In 2030, Alberta supply increases sharply, up almost 6 Bcfd compared to 2021, primarily to feed the 3.4 Bcfd LNG Canada export project on the west coast (assumes all 4 proposed trains) and to meet growing Canadian demand. We expect Alberta demand to increase another 1.4 Bcfd today to meet continued oil sands growth. Oil prices in 2023 are at about USD$75/bbl WTI level which is certainly strong enough for oil sands development. Incorrys does not expect a lot of capital will be spent the next year in Alberta as producers looking to grow oil sands are looking improve their balance sheets from the low prices we had in first and second quarter at 2020 (~$35). However, there are growth prospects at $35 like bottlenecking and other enhancements which adds another 0.5 MMbbl/d at less than $50 WTI. As such, we expect another 1.0 MMbbl/d of growth in the oil sands by 2030, enough to basically fill up the Line 3 completion through Minnesota and the Trans Mountain expansion that’s being constructed today to the West Coast of Canada. So, this increase of 1.0 MMbbl/d will basically take us to capacity by 2030; without Keystone, we can add that million barrels to Alberta. The GTN Express adds about 300 MMcfd of capacity by 2022, Northern Border is down to a trickle as the Bakken continues to recover and grow, and Alliance sees strong flows into Chicago as it is very economical as they can sell those liquids into the Chicago market and get a premium over what they can get in the Ft Saskatchewan area in Alberta.
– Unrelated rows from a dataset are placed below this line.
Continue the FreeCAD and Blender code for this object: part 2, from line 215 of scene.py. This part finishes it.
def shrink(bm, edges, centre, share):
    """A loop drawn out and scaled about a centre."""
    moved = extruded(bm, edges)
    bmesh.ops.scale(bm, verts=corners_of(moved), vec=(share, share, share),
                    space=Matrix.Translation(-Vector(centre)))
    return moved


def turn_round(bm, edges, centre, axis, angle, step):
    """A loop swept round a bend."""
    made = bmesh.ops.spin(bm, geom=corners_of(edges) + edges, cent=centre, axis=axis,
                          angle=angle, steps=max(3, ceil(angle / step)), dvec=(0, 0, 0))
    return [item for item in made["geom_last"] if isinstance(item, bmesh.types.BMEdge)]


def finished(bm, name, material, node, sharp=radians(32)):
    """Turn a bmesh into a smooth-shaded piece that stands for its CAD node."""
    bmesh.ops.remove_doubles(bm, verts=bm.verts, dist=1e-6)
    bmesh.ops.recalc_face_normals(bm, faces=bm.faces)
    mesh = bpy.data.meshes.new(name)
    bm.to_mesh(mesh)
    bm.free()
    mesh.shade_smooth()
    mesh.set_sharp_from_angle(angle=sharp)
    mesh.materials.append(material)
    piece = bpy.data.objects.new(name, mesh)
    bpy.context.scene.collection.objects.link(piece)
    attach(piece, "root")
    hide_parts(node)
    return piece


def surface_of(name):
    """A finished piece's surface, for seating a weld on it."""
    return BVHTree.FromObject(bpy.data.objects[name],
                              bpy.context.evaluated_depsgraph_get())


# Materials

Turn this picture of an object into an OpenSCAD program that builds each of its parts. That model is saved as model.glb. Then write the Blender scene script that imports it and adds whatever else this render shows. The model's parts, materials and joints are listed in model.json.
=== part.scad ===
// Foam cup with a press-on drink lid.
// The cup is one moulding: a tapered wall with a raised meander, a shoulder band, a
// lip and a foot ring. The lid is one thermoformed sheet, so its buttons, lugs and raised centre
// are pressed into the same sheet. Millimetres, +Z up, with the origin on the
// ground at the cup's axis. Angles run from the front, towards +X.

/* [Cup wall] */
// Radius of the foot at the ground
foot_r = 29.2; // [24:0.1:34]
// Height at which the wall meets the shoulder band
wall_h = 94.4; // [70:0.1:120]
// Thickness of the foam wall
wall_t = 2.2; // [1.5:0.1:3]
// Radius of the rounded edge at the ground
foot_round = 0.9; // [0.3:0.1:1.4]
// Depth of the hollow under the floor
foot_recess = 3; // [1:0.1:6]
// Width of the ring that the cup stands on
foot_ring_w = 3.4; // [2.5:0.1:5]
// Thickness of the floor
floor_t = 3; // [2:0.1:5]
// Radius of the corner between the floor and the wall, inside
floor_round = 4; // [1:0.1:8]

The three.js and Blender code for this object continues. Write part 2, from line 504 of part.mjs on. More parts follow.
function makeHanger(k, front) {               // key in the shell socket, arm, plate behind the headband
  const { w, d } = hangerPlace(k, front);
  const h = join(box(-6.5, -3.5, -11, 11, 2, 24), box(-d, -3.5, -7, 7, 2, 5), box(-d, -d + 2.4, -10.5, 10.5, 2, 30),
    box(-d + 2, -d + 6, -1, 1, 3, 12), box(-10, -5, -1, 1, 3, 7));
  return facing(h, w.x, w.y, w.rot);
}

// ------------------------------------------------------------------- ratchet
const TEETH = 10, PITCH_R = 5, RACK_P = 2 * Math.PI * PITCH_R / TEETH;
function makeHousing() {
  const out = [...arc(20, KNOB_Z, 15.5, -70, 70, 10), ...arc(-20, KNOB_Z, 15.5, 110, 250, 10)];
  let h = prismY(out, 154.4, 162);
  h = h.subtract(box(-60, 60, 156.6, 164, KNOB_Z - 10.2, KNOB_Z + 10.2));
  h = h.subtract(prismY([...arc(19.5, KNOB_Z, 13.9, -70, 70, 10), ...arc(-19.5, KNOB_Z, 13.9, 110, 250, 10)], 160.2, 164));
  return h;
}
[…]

Great Lakes remains strong, Viking is slightly enhanced, and Saskatchewan demand growth with some coal closures.  Ontario nuclear refurbishments enhance demand and Quebec is still fairly flat, increased flows into Dawn, and Iroquois up slightly from a compression project that allows them to deliver more gas in those peaking months. PNGTS enhancements increase exports into a New England, which is starved for pipe, by about 300 MMcfd, and Maritime demand growing mostly due to coal plant shuttering and the pull from that supply-short New England area.